C’est d’un bruit pourtant qu’il s’agit d’abord : un « bang » obsédant qui résonne à l’oreille de cette horticultrice écossaise venue en Colombie pour ses orchidées et pour sa sœur, malade d’on ne sait quoi. D’où vient ce son omniprésent qui résonne dans la salle ? Ce pourrait être le fil conducteur de l’histoire que d’en retrouver d’abord la tonalité, puis l’origine. Mais le film va bien au-delà. Tilda Swinton, dans sa quête – et par la magie d’un personnage qu’elle rencontre, Hernán, interprété par les acteurs colombiens Juan Pablo Urrego et Elkin Díaz – se retrouve en contact justement avec l’au-delà, « là où perception et émotion se rencontrent, coïncident, collisionnent » selon les propos de la critique du journaliste de Libération Luc Chessel. « Ce bruit » dit-elle dans une interview, « c’est comme la fin du monde.

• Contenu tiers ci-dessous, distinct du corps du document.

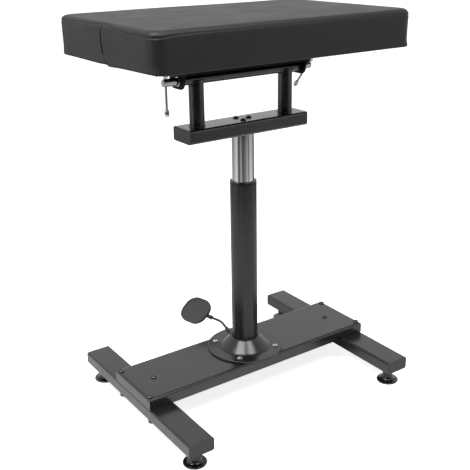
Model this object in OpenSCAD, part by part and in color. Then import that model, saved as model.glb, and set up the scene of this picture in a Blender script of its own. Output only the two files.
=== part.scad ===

Pour l’entendre, il faut se rendre disponible. C’est comme une méthode de méditation : il faut être détaché pour observer de l’extérieur. Désormais, notre monde va tellement vite, il nous maintient tous de façon si étroite que l’on ne peut plus rien voir. »

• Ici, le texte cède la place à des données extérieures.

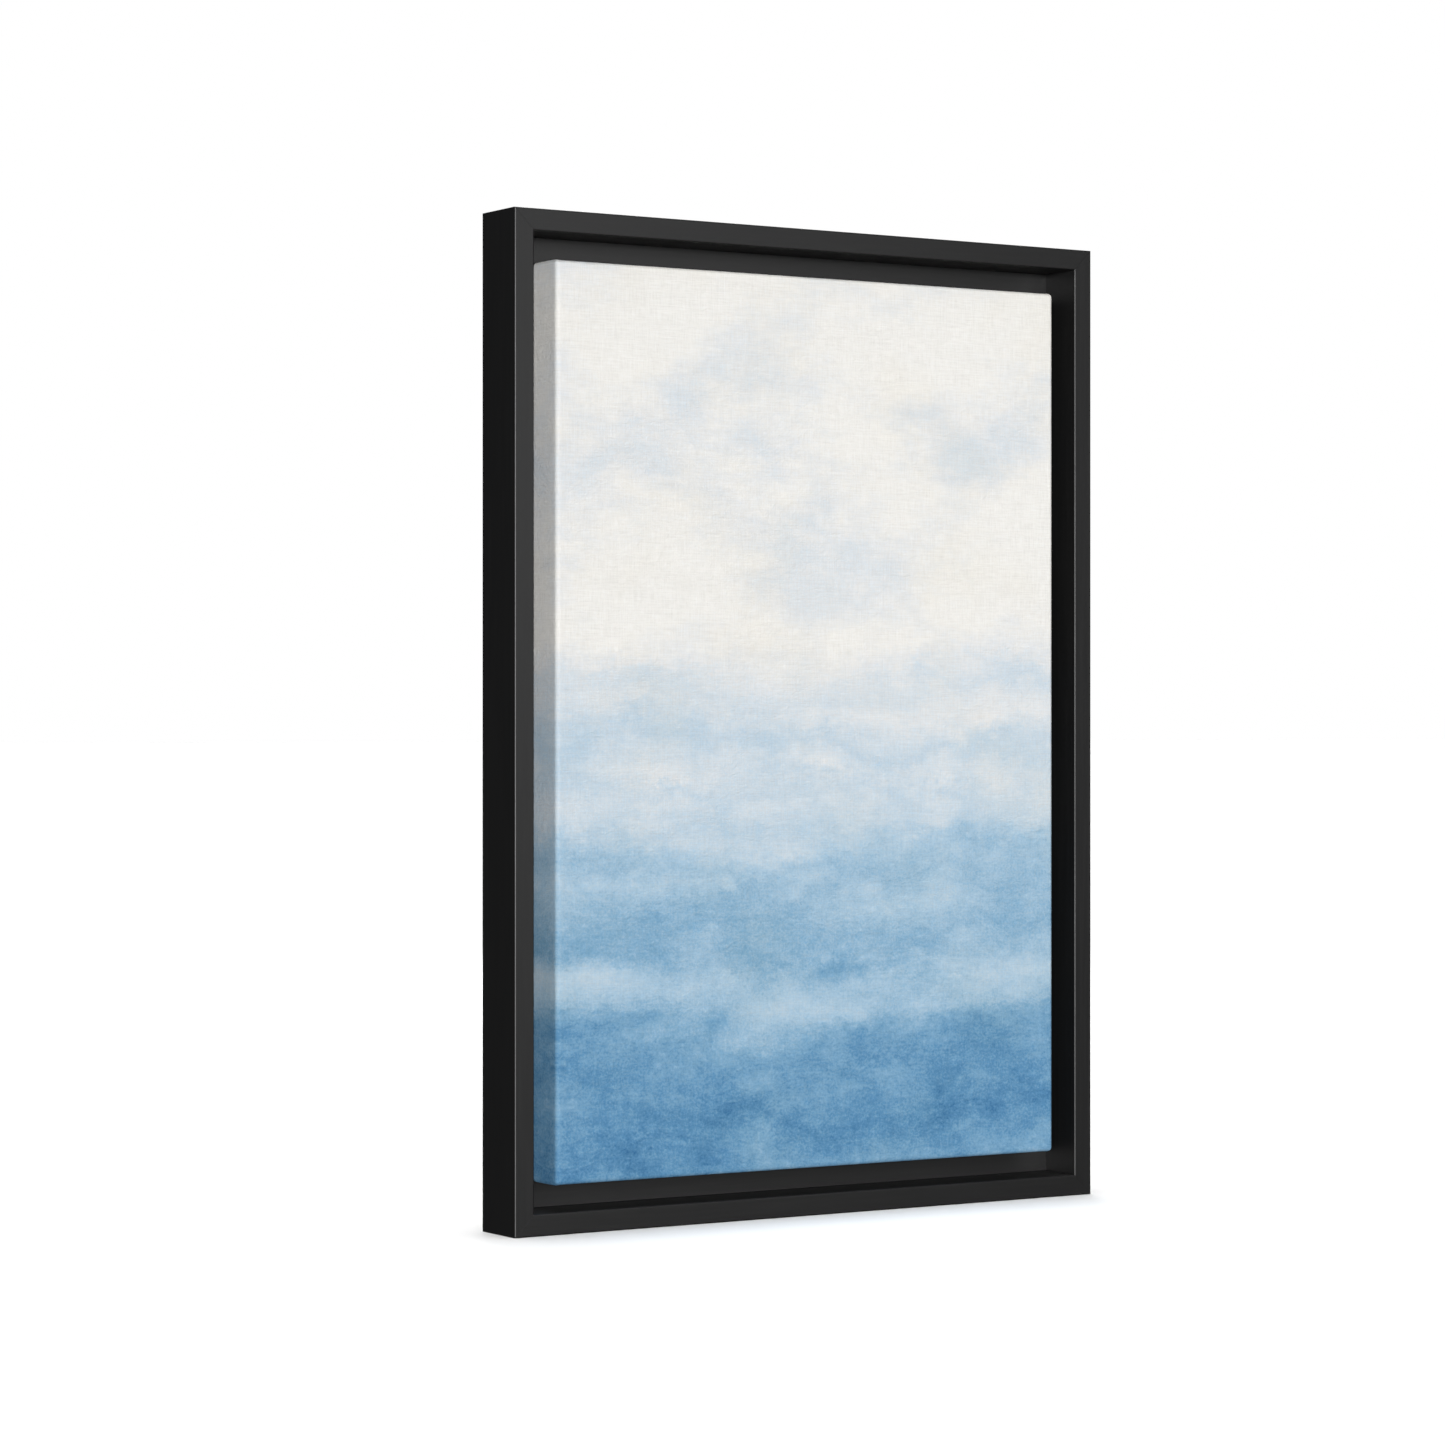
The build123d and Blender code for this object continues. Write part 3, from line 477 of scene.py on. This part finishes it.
# ------------------------------------------------------------------ the canvas cloth
def canvas_cloth():
    nx, nz = ((136, 204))
    m = 6
    inset0 = 0.012
    th = np.radians(np.linspace(0, 90, 7))
    prof = [(inset0, Y_FACE), (0.009, Y_FACE), (0.0065, Y_FACE), (0.005, Y_FACE), (0.004, Y_FACE)]
    prof += [(EDGE_R * (1 - math.sin(a)), Y_FACE + EDGE_R * (1 - math.cos(a))) for a in th]
    for y in np.linspace(Y_FACE + EDGE_R, Y_FOLD - BACK_R, 13)[1:]:
        prof.append((0.0, y))
    for a in np.radians([22.5, 45, 67.5, 90]):
        prof.append((BACK_R * (1 - math.cos(a)), Y_FOLD - BACK_R + BACK_R * math.sin(a)))
    for i in np.concatenate([np.linspace(BACK_R, 0.0175, 8)[1:], np.linspace(0.0175, FOLD_W, 14)[1:]]):
        prof.append((float(i), Y_FOLD))
    arc = [0.0]
    for (i0, y0), (i1, y1) in zip(prof, prof[1:]):
        arc.append(arc[-1] + math.hypot(i1 - i0, y1 - y0))

    # long and short sides' staple places, as the frame has them
    pitch_long, pitch_short = 0.062, 0.056
    rng_edge = rng.normal(0, 1, 4096)

    def wobble(seed, x, length):
        """Smooth repeatable noise along an edge."""
        g = x / length + seed * 13.37
        i = math.floor(g)
        f = g - i
        f = f * f * (3 - 2 * f)
        return rng_edge[i % 4096] * (1 - f) + rng_edge[(i + 1) % 4096] * f

    def smooth(a, b, x):
        q = min(1.0, max(0.0, (x - a) / (b - a)))
        return q * q * (3 - 2 * q)

    bm = bmesh.new()
    uv_sheet = bm.loops.layers.uv.new("sheet")
    uv_paint = bm.loops.layers.uv.new("paint")

    def corner_loop(k):
        """Points of one ring: for each the position, its side (0 bottom, 1 right, 2 top, 3 left), and how far along."""
        inset, y = prof[k]
        a, b = HALF_W - inset, HALF_H - inset
        r = max(CORNER_R - inset, 0.0)
        pts = []
        corners = [(-1, -1), (1, -1), (1, 1), (-1, 1)]
        starts = [180, 270, 0, 90]
        straight = [(nx, (-1, -1), (1, -1)), (nz, (1, -1), (1, 1)), (nx, (1, 1), (-1, 1)), (nz, (-1, 1), (-1, -1))]
        for side in range(4):
            cx, cz = corners[side]
            # arc round the corner that starts this side
            for j in range(m + 1):
                t = math.radians(starts[side] + 90 * j / m)
                px = cx * (a - r) + r * math.cos(t)
                pz = cz * (b - r) + r * math.sin(t)
                pts.append((px, pz, side if j >= m / 2 else (side - 1) % 4, j, True))
            count, p0, p1 = straight[side]
            q0 = np.array([p0[0] * (a - r), p0[1] * b]) if side in (0, 2) else np.array([p0[0] * a, p0[1] * (b - r)])
            q1 = np.array([p1[0] * (a - r), p1[1] * b]) if side in (0, 2) else np.array([p1[0] * a, p1[1] * (b - r)])
            for i in range(1, count):
                q = q0 + (q1 - q0) * i / count
                pts.append((q[0], q[1], side, i, False))
        return pts

    def shaped(px, pz, y, inset, side, j, corner, k):
        """Where the cloth really lies: puckers between staples, double layers at the folded corners."""
        out = Vector((0, 0, 0))
        outward = [Vector((0, 0, -1)), Vector((1, 0, 0)), Vector((0, 0, 1)), Vector((-1, 0, 0))][side]
        along = px if side in (0, 2) else pz
        half = HALF_W if side in (0, 2) else HALF_H
        to_corner = half - abs(along)
        d = y - Y_FACE
        on_side = inset == 0.0
        on_fold = y >= Y_FOLD - 1e-9 and inset >= BACK_R
        if on_side and side in (0, 2):
            # the corner's spare cloth is tucked under, so a flap lies over it up to a slanting crease
            lift = smooth(-0.0006, 0.0006, d * 1.02 - to_corner) * smooth(0.0015, 0.006, d)
            out += outward * 0.00065 * lift
        if on_side:
            ripple = wobble(side * 3 + 1, along, 0.021) * 0.00006 * smooth(0.004, 0.02, d)
            out += outward * (abs(ripple))
        if on_fold:
            pitch = pitch_short if side in (0, 2) else pitch_long
            phase = (along / pitch - (0.5 if side in (0, 2) else 0.0)) % 1.0
            gap = min(phase, 1 - phase) * pitch      # distance to the nearest staple
            free = smooth(0.0185, 0.027, inset)
            raised = smooth(0.006, 0.022, gap) * (0.00042 + 0.0002 * abs(wobble(side * 5 + 2, along, 0.017)))
            near_corner = to_corner < 0.052
            if near_corner:
                # the last flap down lies over the other one, pressed flat by the corner staple
                press = smooth(0.0, 0.008, abs(to_corner - 0.0245) + abs(inset - 0.0245))
                if side in (0, 2):
                    raised = 0.0007 * press * smooth(0.0, 0.004, 0.046 - to_corner) + 0.0001
                else:
                    raised = 0.0001
            curl = smooth(0.0275, 0.030, inset) * 0.00025 * (1 + 0.6 * wobble(side + 9, along, 0.013))
            out += Vector((0, 1, 0)) * (free * raised + max(curl, 0) * free)
            # cut edge wanders a little
            if inset > 0.026:
                w = wobble(side + 20, along, 0.03) * 0.0004 * (inset - 0.026) / 0.004
                out -= outward * w * (0 if corner else 1)
        return Vector((px, y, MID_Z + pz)) + out

    rings = []
    total = 4 * (m + 1) + 2 * (nx - 1) + 2 * (nz - 1)
    meta = []
    for k, (inset, y) in enumerate(prof):
        pts = corner_loop(k)
        assert len(pts) == total
        ring = []
        for px, pz, side, j, corner in pts:
            ring.append(bm.verts.new(shaped(px, pz, y, inset, side, j, corner, k)))
        rings.append(ring)
        meta.append(pts)

    def flat_uv(side, px, pz, k):
        """Place on the flat cut sheet, measured from its middle."""
        reach = arc[k]
        if side in (0, 2):
            t = (HALF_H - inset0 + reach) * (-1 if side == 0 else 1)
            return px, t
        return (HALF_W - inset0 + reach) * (-1 if side == 3 else 1), pz

    def fold_back(s, half):
        return math.copysign(half - abs(half - abs(s)), s)

    for k in range(len(prof) - 1):
        for i in range(total):
            j = (i + 1) % total
            quad = [rings[k][i], rings[k][j], rings[k + 1][j], rings[k + 1][i]]
            src = [(k, i), (k, j), (k + 1, j), (k + 1, i)]
            side = meta[k][i][2] if not meta[k][i][4] or meta[k][i][3] >= m / 2 else meta[k][i][2]
            try:
                f = bm.faces.new(quad)
            except ValueError:
                continue
            for loop, (kk, ii) in zip(f.loops, src):
                px, pz = meta[kk][ii][0], meta[kk][ii][1]
                s, t = flat_uv(side, px, pz, kk)
                loop[uv_sheet].uv = (s, t)
                loop[uv_paint].uv = (fold_back(s, HALF_W), fold_back(t, HALF_H))
    # the flat face inside the first ring
    a, b = HALF_W - inset0, HALF_H - inset0
    grid = {}
    first = meta[0]
    for idx, (px, pz, side, j, corner) in enumerate(first):
        gi = round((px + a) / (2 * a) * nx)
        gj = round((pz + b) / (2 * b) * nz)
        grid.setdefault((gi, gj), rings[0][idx])
    for gi in range(nx + 1):
        for gj in range(nz + 1):
            if (gi, gj) not in grid:
                px, pz = -a + 2 * a * gi / nx, -b + 2 * b * gj / nz
                grid[gi, gj] = bm.verts.new((px, Y_FACE, MID_Z + pz))
    for gi in range(nx):
        for gj in range(nz):
            f = bm.faces.new([grid[gi, gj], grid[gi + 1, gj], grid[gi + 1, gj + 1], grid[gi, gj + 1]])
            for loop in f.loops:
                co = loop.vert.co
                loop[uv_sheet].uv = (co.x, co.z - MID_Z)
                loop[uv_paint].uv = (co.x, co.z - MID_Z)
    bmesh.ops.remove_doubles(bm, verts=bm.verts, dist=1e-6)
    bmesh.ops.dissolve_degenerate(bm, edges=bm.edges, dist=1e-7)
    # face winding outward: the painted face looks along -Y
    bm.normal_update()
    bmesh.ops.recalc_face_normals(bm, faces=bm.faces)
    bm.faces.ensure_lookup_table()
    middle = min(bm.faces, key=lambda f: (f.calc_center_median() - Vector((0, Y_FACE, MID_Z))).length)
    if middle.normal.y > 0:
        bmesh.ops.reverse_faces(bm, faces=bm.faces)
    for f in bm.faces:
        f.smooth = True
    mesh = bpy.data.meshes.new("canvas")
    bm.to_mesh(mesh)
    bm.free()
    ob = bpy.data.objects.new("painted_canvas", mesh)
    collection.objects.link(ob)
    mesh.materials.append(painted_cloth())
    mesh.materials.append(raw_cloth())
    sol = ob.modifiers.new("thickness", "SOLIDIFY")
    sol.thickness = CLOTH_T
    sol.offset = -1.0
    sol.use_even_offset = False
    sol.use_rim = True
    sol.material_offset = 1
    sol.material_offset_rim = 1
    dg = bpy.context.evaluated_depsgraph_get()
    solid = bpy.data.meshes.new_from_object(ob.evaluated_get(dg), preserve_all_data_layers=True, depsgraph=dg)
    ob.modifiers.clear()
    ob.data = solid
    for p in solid.polygons:
        p.use_smooth = True
    return ob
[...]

Ne rien voir… ce n’est pas le cas de ceux qui vivent au plus près de la nature en Colombie. Et ce qui peut surprendre, intéresser aussi, les spectateurs qui connaissent un peu ce pays, si attachant par la richesse de son histoire ancienne et de ses croyances multiculturelles, c’est combien il a été compris par ce grand artiste asiatique qui dit l’avoir aimé dès son premier voyage en 2017. Ce n’est pas seulement l’Amazonie dont il rêvait enfant – et qui d’ailleurs n’apparaît pas, le film étant tourné à Bogotá et sur les pentes foisonnantes des montagnes de Pijao – que le cinéaste a cherchée et trouvée, mais une Colombie à la fois technique et très contemporaine dans les studios d’acoustique de l’Université nationale ou le laboratoire d’anthropologie où travaille la Française qu’incarne Jeanne Balibar, un pays profondément humain, spiritualiste. « L’humanité qu’on retrouve dans le film est due à Apichatpong , bien sûr » a déclaré l’actrice, « mais aussi à la Colombie. Dès le début, quand nous avons commencé à parler de ce projet il y a plusieurs années, nous nous sommes dit qu’il fallait trouver un vrai cadre pour cette histoire, que l’endroit où il serait tourné deviendrait aussi un personnage. Nous avons pensé que la Colombie serait l’endroit idéal. »
Claire DURIEUX
Memoria du Thaïlandais Apichatpong Weerasethakul, 2 h 16 avec Tilda Swinton, Elkin Díaz, Juan Pablo Urrego, Jean Balibar. Nous soulignons aussi des installations d’Apichatpong Weerasethakul à l’Institut d’art contemporain de Villeurbanne jusqu’au 28 novembre prochain – http://i-ac.eu.
Sur la Colombie
Influencé par les romans sur des chasseurs de trésors arpentant des civilisations perdues, avec lesquels il a grandi, Apichatpong Weerasethakul a décidé de situer Memoria en Colombie : « Les auteurs thaïlandais étaient inspirés par les récits occidentaux, ceux qui romançaient la découverte de l’Amazonie à l’époque coloniale. Ils ont copié et adopté les décors et ont prétendu que ces histoires se déroulaient en Thaïlande. Je suis toujours attiré par un tel monde, qui n’existe peut-être que dans les livres. » Ses voyages au cours de la dernière décennie en Argentine, au Brésil, au Pérou et en Colombie ont réveillé sa fascination pour l’Amazonie. Une région qu’il n’a toujours pas visitée car il est tombé amoureux de l’architecture des villes et a finalement décidé de tourner dans les villes de Bogotá et Pijao. (Allociné).